Analysis: “Snapshots of a Daughter-in-Law”

Adrienne Rich was a contemporary of Confessional poets Sylvia Plath and Anne Sexton; though not a Confessional poet, firsthand experiences and autobiographical details found their way into Rich's poetry. "Snapshots of a Daughter-in-Law” is one such piece: Rich used her experiences of being a wife and mother to craft a poem examining the societal role of women. Hence, while the speaker in the poem is unnamed, it is evident that the speaker is Rich herself.

The poem is divided into ten sections each further broken into stanzas comprising a photographic description of a "daughter-in-law." Significantly, the "daughter-in-law" in question is not a single person, but a persona; hence, the descriptions are of different women who all examine the "daughter-in-law" role.

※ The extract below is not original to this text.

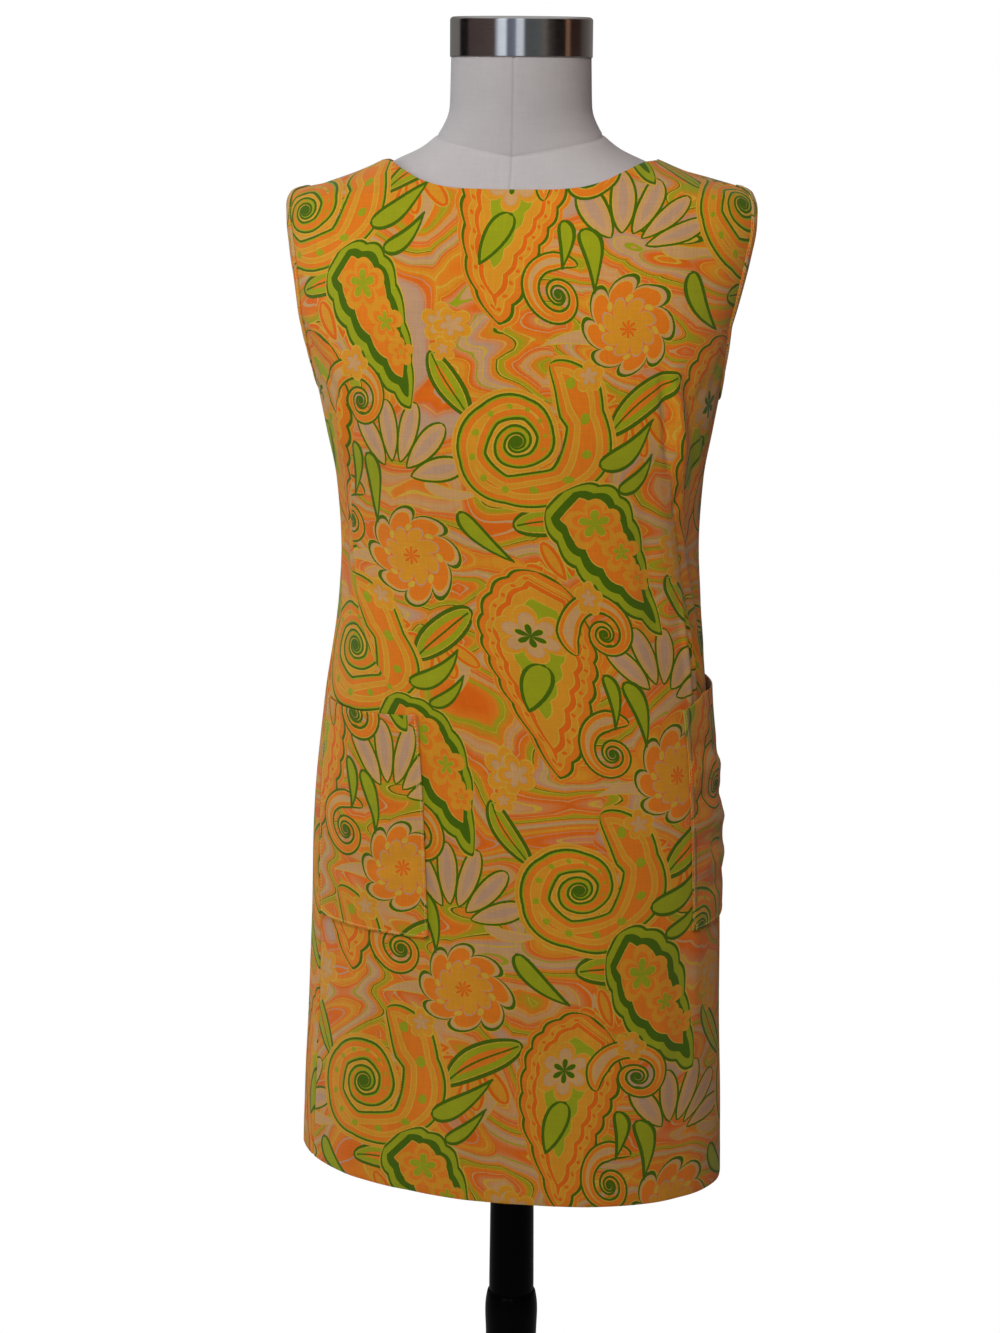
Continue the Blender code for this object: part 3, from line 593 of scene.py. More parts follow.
# %% [markdown]
# ## The front and the two backs
# The front is one piece from side seam to side seam, and the zip parts the backs.
# Columns are crowded at the darts and seams, where the relief is finest.

# %% Panels
SKIRT_ROWS, ARMHOLE_ROWS, YOKE_ROWS = 150, 54, 18
CROWDING = 0.78  # how much closer columns lie at a dart than between
NECK_ALLOWANCE = 0.0035
SEARCH_BELOW, SEARCH_LEVELS = 0.004, 60  # where each column's top is looked for, from under the neck


def crowd(count):
    """Shares from 0 to 1, closer together at both ends."""
    t = np.linspace(0, 1, count + 1)
    return t - CROWDING * np.sin(tau * t) / tau


def column_layout(counts):
    """For each column of a panel, the section between two lines it is in and its share of it."""
    section, share = [], []
    for k, count in enumerate(counts):
        ends = crowd(count)
        kept = ends if k == len(counts) - 1 else ends[:-1]
        section += [k] * len(kept)
        share += list(kept)
    return np.array(section), np.array(share)


def column_along(heights, lines, section, share):
    """Where each column is round the rings, rows by columns."""
    places = np.stack([line(heights) for line in lines])
    index = np.arange(heights.shape[1])
    low = places[section, :, index].T
    high = places[section + 1, :, index].T
    return low + share * (high - low)


def neck_tops(lines, section, share, centre_height):
    """Where each column meets the neckline."""
    levels = np.linspace(centre_height - SEARCH_BELOW, NECK_POINT, SEARCH_LEVELS)
    heights = np.repeat(levels[:, None], len(section), axis=1)
    x = on_rings(column_along(heights, lines, section, share), heights)[..., 0]
    above = np.maximum.accumulate(heights - neckline(x, centre_height), axis=0)
    return np.array([np.interp(0, above[:, c], levels) for c in range(len(section))])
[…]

Further, this role is not, as one would assume, restricted only to married women, who become daughters-in-law to their husbands’ mothers; the "mother-in-law" in question is Nature herself—as Rich hints in Section Six—to whom all men are sons, but all women are daughters-in-law.

The first snapshot in the opening section is of an older woman, once a Southern beauty—a “belle in Shreveport” (Line 1). Now, however, her mind is “moldering like wedding-cake” (Line 7). The comparison points to how the decay began with the wedding itself: Once a woman occupies the role of wife, her mind begins to dim.